4. Escalabilidade e monopólio

  • Há alguns modelos de negócio, principalmente aqueles relacionados com “efeito de rede” e “marketplace”, que criam barreiras de entrada à medida que a startup cresça e ganhe relevância
  • Esses modelos são interessantes principalmente quando sua ideia é ser o first-mover. Lá na frente isso pode ser uma vantagem importantíssima e uma barreira de entrada contra potenciais competidores

Novamente, no mundo ideal, sua ideia teria todas as vantagens competitivas descritas acima. Porém, vemos que, com mais de uma, a chance de sucesso já aumenta de forma relevante. Caso você não consiga identificar em sua startup nenhuma das vantagens acima, seu caminho provavelmente será mais difícil.
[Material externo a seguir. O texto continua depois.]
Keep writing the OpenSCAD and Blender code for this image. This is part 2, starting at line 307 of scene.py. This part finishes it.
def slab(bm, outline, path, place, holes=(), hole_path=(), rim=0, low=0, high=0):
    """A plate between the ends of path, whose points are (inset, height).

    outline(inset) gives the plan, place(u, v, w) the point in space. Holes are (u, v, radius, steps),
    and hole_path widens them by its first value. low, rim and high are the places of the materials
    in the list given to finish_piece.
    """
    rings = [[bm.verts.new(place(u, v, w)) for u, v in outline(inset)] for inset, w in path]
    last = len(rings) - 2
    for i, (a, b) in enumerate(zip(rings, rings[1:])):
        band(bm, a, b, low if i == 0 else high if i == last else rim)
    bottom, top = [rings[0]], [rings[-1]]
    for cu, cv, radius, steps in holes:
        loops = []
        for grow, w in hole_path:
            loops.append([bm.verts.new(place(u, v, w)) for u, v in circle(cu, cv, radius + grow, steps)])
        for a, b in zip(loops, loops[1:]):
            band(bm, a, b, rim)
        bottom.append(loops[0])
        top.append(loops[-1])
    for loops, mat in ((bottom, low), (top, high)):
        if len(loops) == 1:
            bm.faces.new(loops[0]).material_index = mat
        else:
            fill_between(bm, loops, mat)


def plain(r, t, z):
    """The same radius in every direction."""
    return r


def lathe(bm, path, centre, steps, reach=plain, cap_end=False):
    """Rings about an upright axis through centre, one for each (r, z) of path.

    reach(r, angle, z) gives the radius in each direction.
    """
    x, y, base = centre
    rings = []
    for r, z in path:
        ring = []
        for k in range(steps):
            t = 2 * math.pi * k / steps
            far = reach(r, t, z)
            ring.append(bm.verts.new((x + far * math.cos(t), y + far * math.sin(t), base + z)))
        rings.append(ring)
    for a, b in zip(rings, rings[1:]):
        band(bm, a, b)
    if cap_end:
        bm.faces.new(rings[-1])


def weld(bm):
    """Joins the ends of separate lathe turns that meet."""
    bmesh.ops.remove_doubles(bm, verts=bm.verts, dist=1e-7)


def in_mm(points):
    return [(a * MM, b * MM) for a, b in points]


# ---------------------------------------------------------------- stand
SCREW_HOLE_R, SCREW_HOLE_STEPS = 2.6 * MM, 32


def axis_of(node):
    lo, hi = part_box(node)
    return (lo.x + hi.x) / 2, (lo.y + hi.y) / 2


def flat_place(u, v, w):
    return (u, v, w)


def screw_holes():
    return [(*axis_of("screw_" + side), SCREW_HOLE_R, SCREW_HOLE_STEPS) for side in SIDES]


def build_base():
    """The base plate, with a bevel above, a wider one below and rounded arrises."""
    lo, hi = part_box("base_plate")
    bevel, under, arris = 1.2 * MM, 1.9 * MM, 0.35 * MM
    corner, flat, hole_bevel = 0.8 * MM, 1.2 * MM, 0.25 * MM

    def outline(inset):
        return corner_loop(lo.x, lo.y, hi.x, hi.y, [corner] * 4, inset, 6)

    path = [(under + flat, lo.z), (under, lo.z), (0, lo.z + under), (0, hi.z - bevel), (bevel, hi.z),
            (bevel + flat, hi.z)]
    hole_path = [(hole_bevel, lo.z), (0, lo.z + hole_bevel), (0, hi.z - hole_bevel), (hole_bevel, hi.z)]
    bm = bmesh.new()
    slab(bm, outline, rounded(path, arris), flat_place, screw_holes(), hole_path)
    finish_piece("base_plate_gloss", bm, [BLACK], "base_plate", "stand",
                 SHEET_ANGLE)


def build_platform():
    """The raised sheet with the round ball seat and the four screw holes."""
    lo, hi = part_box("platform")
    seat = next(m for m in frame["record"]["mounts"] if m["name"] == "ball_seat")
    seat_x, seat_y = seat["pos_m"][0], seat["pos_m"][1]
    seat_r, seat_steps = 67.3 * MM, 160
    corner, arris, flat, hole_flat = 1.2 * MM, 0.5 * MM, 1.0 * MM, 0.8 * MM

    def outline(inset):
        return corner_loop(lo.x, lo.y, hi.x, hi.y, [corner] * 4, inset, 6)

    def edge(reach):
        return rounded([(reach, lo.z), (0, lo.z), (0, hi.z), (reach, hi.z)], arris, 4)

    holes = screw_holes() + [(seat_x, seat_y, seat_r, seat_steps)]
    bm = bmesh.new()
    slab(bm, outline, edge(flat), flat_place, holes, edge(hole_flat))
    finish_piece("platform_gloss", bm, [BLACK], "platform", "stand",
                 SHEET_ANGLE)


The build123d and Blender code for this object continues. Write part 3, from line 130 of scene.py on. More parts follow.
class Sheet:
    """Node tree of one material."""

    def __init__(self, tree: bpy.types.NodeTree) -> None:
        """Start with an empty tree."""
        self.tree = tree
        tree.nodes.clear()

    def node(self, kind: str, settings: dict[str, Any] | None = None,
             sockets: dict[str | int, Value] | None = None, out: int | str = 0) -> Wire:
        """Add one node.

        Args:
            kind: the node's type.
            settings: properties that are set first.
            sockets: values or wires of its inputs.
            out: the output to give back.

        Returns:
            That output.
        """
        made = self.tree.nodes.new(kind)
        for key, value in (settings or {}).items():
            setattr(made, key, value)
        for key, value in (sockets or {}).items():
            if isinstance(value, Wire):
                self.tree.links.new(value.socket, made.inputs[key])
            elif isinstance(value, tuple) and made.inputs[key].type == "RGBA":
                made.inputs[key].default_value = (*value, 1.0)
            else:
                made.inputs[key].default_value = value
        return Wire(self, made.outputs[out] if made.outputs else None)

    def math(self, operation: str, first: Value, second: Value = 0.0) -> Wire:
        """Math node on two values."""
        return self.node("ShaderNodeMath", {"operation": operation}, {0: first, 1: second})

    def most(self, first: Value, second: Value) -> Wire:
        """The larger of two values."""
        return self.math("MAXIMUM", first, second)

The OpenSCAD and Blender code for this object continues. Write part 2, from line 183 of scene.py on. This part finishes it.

Como investidor, saber identificar essas características nas oportunidades de investimentos que aparecem é fundamental. Contudo, vale sempre ressaltar que uma startup é um tipo de empresa construída para mudar e se adaptar de maneira muito rápida e, portanto, mesmo que um time ainda não tenha encontrado boas ideias para seguir, isso não significa, de maneira alguma, que não haja potencial no projeto.

Como referência para esse texto (e para nosso trabalho), utilizamos o material do YCombinator.